Every year gets better. Every Christmas. And I can’t say who’s the reason for the season anymore. It’s just about being there for each other, for family and friends. That’s what it’s about all the time, isn’t it? Do we realize this fact? I just found it far more satisfying than I’d thought I would. The materialism connected with this whole holiday tradition can be enough to nauseate me. The personal history surrounding this time of year can be daunting to overcome. Once upon a time…
Once upon a time I never believed in Santa ’cause, as I was religiously taught, Jesus’ birthday was the reason to celebrate and nothing more. We even chose not to observe the holiday a couple times as a child since it was so loaded with materialism and Santa madness. We were so righteous and I wore a long skirt and skipped along oblivious, a child happy her parents had all the answers. Then there were years of travelling to Nacogdoches, Texas to visit family over the holidays at the expense of Christmas itself in order to watch others’ unwrap gifts and exclaim with joy. This trek took place over a 2-day span of journeying through state after state, leaving Georgia, crossing over into Alabama, then into Mississippi where we would dip and bob along the bumpy stretch of highway and land somewhere to sleep at night. Usually at a Holiday Inn and usually I had the flu, some body outcry of protest against the struggle between my parents. But when I didn’t, I was sandwiched between them, my three older sisters in the back while I avoided Dad’s elbow and counted hawks. It was the only time I got to see my grandparents. It was a time my mom wanted to spend making her own memories with her own family. How could I not be glad to see my Texas cousins and aunts, uncles, g’parents? But how could I not be torn? My parents were my world. One on that side and one on the other side and me ripped in half in the middle.

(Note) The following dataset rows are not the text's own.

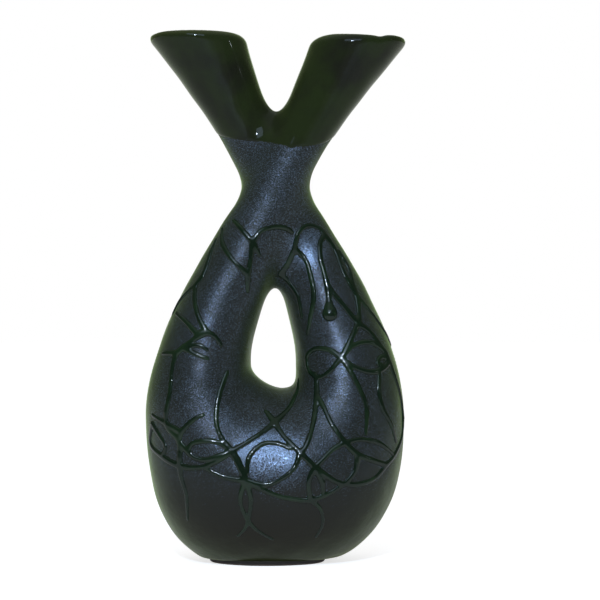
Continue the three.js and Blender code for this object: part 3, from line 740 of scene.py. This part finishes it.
# Trailed glaze. Front strokes are drawn in the front view, x and z in millimetres from the middle of the
# table line, as seen by the camera, and lie where they meet the clay. A place where strokes meet is in each.
frontStrokes = [
    # left shoulder
    [(-24, 194.5), (-19.5, 189.5), (-13, 182)],
    [(-13, 182), (-14, 172.5), (-15.5, 163), (-16, 154)],
    [(-13, 182), (-8.5, 188), (-1.5, 190.5), (5.5, 190), (9.5, 187.5)],
    [(-13, 182), (-9, 174)],
    [(-30.5, 189.5), (-30, 181), (-25, 172.5), (-15.5, 163)],
    [(-37, 177.5), (-40, 166), (-45.5, 157.5), (-54.5, 148.5), (-58.5, 141)],
    [(-45.5, 157.5), (-46, 149), (-44, 139.5), (-39, 130.5)],
    [(-34, 183.5), (-38.5, 171), (-41.5, 162)],
    # left flank
    [(-56.5, 141.5), (-51.5, 137), (-44.5, 129.5)],
    [(-44.5, 129.5), (-39, 130.5), (-34, 127.5), (-31, 123)],
    [(-39, 130.5), (-48, 125.5), (-52.5, 122), (-56.5, 119), (-64, 118.5)],
    [(-52.5, 122), (-46.5, 118.5), (-38.5, 115.5)],
    [(-52.5, 122), (-43.5, 123), (-39, 120.5)],
    [(-56.5, 119), (-59, 109), (-60, 96.5), (-62, 78.5), (-55, 68.5), (-54.5, 54.5), (-53.5, 47.5),
     (-50.5, 36.5), (-50, 23.5)],
    [(-70, 83.5), (-62, 78.5), (-53.5, 73.5)],
    [(-55, 68.5), (-53.5, 73.5), (-47, 80.5), (-41, 83.5)],
    [(-70, 78.5), (-71, 67.5), (-64.5, 60), (-54.5, 54.5), (-43, 53.5), (-33.5, 57), (-25, 62.5)],
    [(-70, 78.5), (-66, 71.5), (-62.5, 65.5), (-64.5, 60)],
    [(-50, 62.5), (-47.5, 67), (-41.5, 68.5), (-33.5, 68), (-26.5, 64), (-21.5, 58.5), (-17, 46)],
    [(-50, 62.5), (-46, 59), (-38.5, 58), (-25, 62.5)],
    [(-55, 68.5), (-50, 62.5)],
    # middle
    [(-27.5, 108), (-31.5, 96.5), (-33.5, 86.5), (-33.5, 78), (-31, 71), (-25, 62.5), (-21, 54), (-17, 46)],
    [(-41, 53.5), (-29, 48), (-17, 46)],
    [(-17, 46), (-20, 37), (-19, 30), (-15.5, 23)],
    [(-17, 46), (-14, 35.5), (-15.5, 23)],
    [(-15.5, 23), (-17.5, 18.5), (-21.5, 14.5)],
    [(-15.5, 23), (-10, 17.5), (-1.5, 12.5)],
    [(-25, 62.5), (-17, 67.5), (-7.5, 73.5), (-0.5, 79), (7.5, 87), (11.5, 95), (13, 103.5)],
    [(-5.5, 85.5), (-0.5, 79), (5, 71), (14, 62), (22.5, 53.5)],
    [(-16, 50), (-15.5, 58), (-11.5, 64), (-5.5, 67.5), (2, 67), (8.5, 64)],
    [(14, 62), (11, 53.5), (3.5, 47), (-6, 43.5), (-17, 46)],
    # right belly
    [(23, 107), (23.5, 94.5), (21.5, 78.5), (17.5, 66), (14, 62)],
    [(23.5, 94.5), (27.5, 88), (32, 78.5), (39.5, 67.5)],
    [(39.5, 67.5), (33, 64), (27, 58), (22.5, 53.5)],
    [(39.5, 67.5), (48.5, 69.5), (58.5, 67.5), (66.5, 61.5)],
    [(39.5, 67.5), (46.5, 61), (55.5, 57.5), (63, 55)],
    [(46.5, 61), (46, 53), (41, 46), (31, 39), (20, 35), (10, 35.5), (-2, 38.5), (-17, 46)],
    [(22.5, 53.5), (19, 45.5), (20, 35)],
    [(22.5, 53.5), (26.5, 45.5), (27, 39.5)],
    [(22.5, 53.5), (34.5, 45.5), (46.5, 44), (56.5, 47.5), (63, 55)],
    [(20, 35), (25.5, 30), (27, 22), (23, 14)],
    [(63, 55), (68, 61), (72, 71.5), (72.5, 82)],
    # leaves
    [(37.5, 116), (30.5, 120.5), (22.5, 121), (18, 116.5), (19, 109), (25, 105), (31, 108.5), (37.5, 116)],
    [(37.5, 116), (43.5, 122.5), (52, 125), (60, 122), (64, 115.5), (62, 110.5), (55, 108), (45.5, 110.5),
     (37.5, 116)],
    [(64, 115.5), (60, 116.5), (58.5, 113), (62, 110.5)],
    [(37.5, 116), (43.5, 107), (48.5, 97), (52, 86.5), (51.5, 72.5)],
    [(46.5, 151), (47.5, 142.5), (47, 136), (42.5, 125.5), (37.5, 116)],
    [(59, 108.5), (59, 96.5), (61.5, 86.5), (66, 77.5), (68.5, 68.5)],
    [(64, 115.5), (68.5, 103.5), (71.5, 92), (72.5, 82)],
    # right shoulder
    [(11, 178), (12.5, 185.5), (15.5, 190), (20, 191.5), (25.5, 189.5), (28, 186)],
    [(28, 186), (25.5, 181.5), (25.5, 173.5), (27.5, 165.5), (29.5, 157.5), (30.5, 149), (31, 141)],
    [(28, 186), (34, 177.5), (39, 164.5), (46.5, 151)],
    [(36, 177), (41.5, 167.5), (44, 159), (46.5, 151)],
    [(46.5, 151), (54, 142.5), (60.5, 133.5), (66, 123.5)],
    [(29.5, 157.5), (33.5, 152), (39, 145.5), (47, 136), (54, 130.5), (60, 122)],
    [(11, 178), (17, 172), (20, 163), (22, 151), (20, 139), (18.5, 129.5)],
    [(11, 178), (7, 169.5), (3, 163.5)],
    [(3, 163.5), (9, 157.5), (13, 150.5), (15, 139)],
]

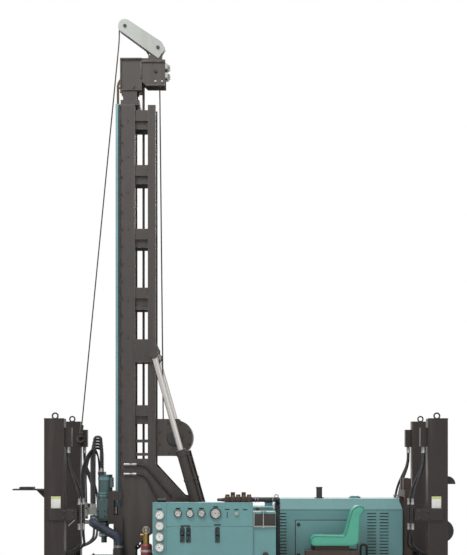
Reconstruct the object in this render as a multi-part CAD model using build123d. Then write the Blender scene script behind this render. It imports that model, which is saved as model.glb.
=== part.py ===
from build123d import *
import math
import os

# Crawler-mounted water well drilling rig, in millimetres.
# +X points to the engine end, +Y to the far side, +Z up, and Z = 0 is the ground.
# The model is laid out about the middle of the four jack legs.
# At the end everything is shifted so that the origin is the middle of the footprint.

# Clearances
FIT = 0.3
SLIDE_FIT = 0.5
RUN_FIT = 0.05
OVERRUN = 5.0
BEND_SHARE = 0.45

# Jack legs
LEG_SPAN_X = 3840.0
LEG_SPAN_Y = 1640.0
LEG_BOX = 200.0
LEG_WALL = 12.0
LEG_TOP = 2150.0
LEG_BOTTOM = 430.0
LEG_CAP = 15.0
LEG_EYE_R = 28.0
LEG_EYE_WIRE = 8.0
INNER_WALL = 12.0
INNER_BOTTOM = 205.0
INNER_TOP_GAP = 60.0
FOOT_R = 120.0
FOOT_RIM_R = 84.0
FOOT_THICK = 22.0
FOOT_LIFT = 110.0
FOOT_NECK_R = 42.0
COLLAR_LOW = 1150.0
COLLAR_HIGH = 1260.0
COLLAR_PLATE = 20.0
COLLAR_REACH = 130.0
COLLAR_INSET = 50.0
COLLAR_TUBE_R = 50.0
COLLAR_TUBE_IN = 27.0
HOSE_COVER_X = 70.0
HOSE_COVER_Y = 120.0
HOSE_COVER_LOW = 1885.0
HOSE_COVER_HIGH = 2075.0

# Chassis beams
BEAM_Y = 310.0
BEAM_WIDE = 80.0
BEAM_LOW = 560.0
BEAM_HIGH = 700.0
CROSS_WIDE = 140.0
AXLE_XS = (-500.0, 780.0)
AXLE_LOW = 230.0
AXLE_HIGH = 370.0
AXLE_WIDE = 140.0

# Tracks
TRACK_Y = 775.0
TRACK_WIDE = 300.0
SPROCKET_X = 1300.0
IDLER_X = -1050.0
WHEEL_Z = 265.0
TRACK_OUT_R = 242.0
TRACK_IN_R = 204.0
LUG_HIGH = 23.0
LUG_PITCH = 135.0
LUG_FOOT = 52.0
LUG_TIP = 26.0
ROLLER_R = 72.0
WAIST_WIDE_SHARE = 1 / 6
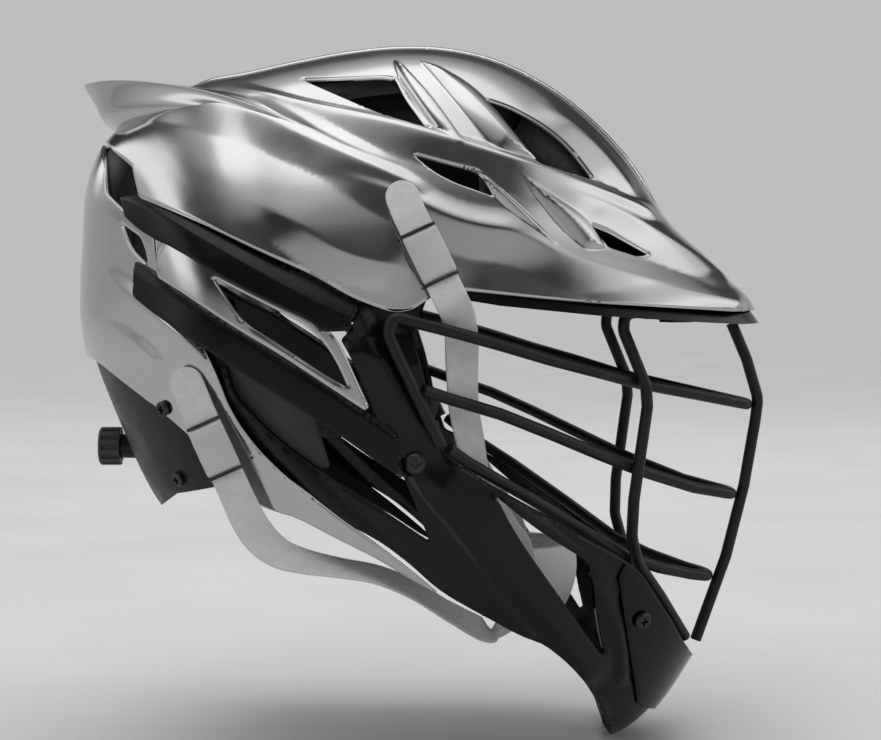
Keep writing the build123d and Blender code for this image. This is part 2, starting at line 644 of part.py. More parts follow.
def frame_plane(shares, side):
    """Plane on the inner face of the frame, its normal pointing into the helmet."""
    outside = facing(shares, FRAME_FLOOR, side)
    return Plane(origin=outside.origin, x_dir=outside.x_dir, z_dir=-outside.z_dir)


def frame_hole(shares, side):
    """Hole through the frame and half way into the shell from inside."""
    reach = FRAME_WALL + FIT_GAP + SHELL_WALL / 2
    return rod(frame_plane(shares, side), -reach, OVERRUN, SMALL_SHANK + 2 * HOLE_GAP)


def frame_screw(shares, side):
    reach = FRAME_WALL + SHELL_WALL / 2
    return screw(frame_plane(shares, side), SMALL_HEAD, SMALL_HEAD_HEIGHT, SMALL_SHANK, reach)


def carrier_hole(side):
    plane = facing(CARRIER_SCREW_SHARES, 0, side)
    return rod(plane, -FRAME_FLOOR - OVERRUN, OVERRUN, SMALL_SHANK + 2 * HOLE_GAP)


def carrier_screw(side):
    plane = facing(CARRIER_SCREW_SHARES, 0, side)
    return screw(plane, SMALL_HEAD, SMALL_HEAD_HEIGHT, SMALL_SHANK, FRAME_FLOOR)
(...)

You learn to be flexible and resilient and supremely grateful for the smallest tokens. Sometimes too grateful and too small. This is what I get to work on this time of year and my kids are a big part of the healing. Sounds sad. But I’m not eat up with sorrow over it all. What I find is the opportunity to see what we can experience of it for ourselves, apart from ideas of what it’s supposed to mean, what we can shift and sift through, and I find so much change in our lives molding us into the makers of our own meaning. Besides, what happens when you go from the long skirt to “Jesus, huh?” You grow and your children are set free to make their own stories.
There are some pleasure perks to this holiday besides the growing and the lavishing. Yet…it has potential negative smacking influence. That gobbling frenzy, gorging gulp down against the tide of all that threatens to spew out. But not this time around. I didn’t have to justify the rightness of my “new” idea of Christmas or dissect the flaws of the season. I’m bankrupt on too many levels. (The kind of bankruptcy that allows life to grow a wealth indestructible. The best kind.) I didn’t have much money to spend and it didn’t matter. My kids love the processes of acknowledging the joy of being alive, those process unique to this season and that is what this is for them. And is what it has become for me. In spite of so much reason to be angsty, discouraged and otherwise bothered. There are so many other reasons to be thrilled with life. And I learn a ton.
I learn that it’s about deepening the bonds of love and strengthening the commitment to observed pleasures without losing balance or perspective. It’s OPPORTUNITY. And. That. Is. Good.
Hey…on with it! Time for me to hit the road for another trek for love’s sake…this time it won’t take two days.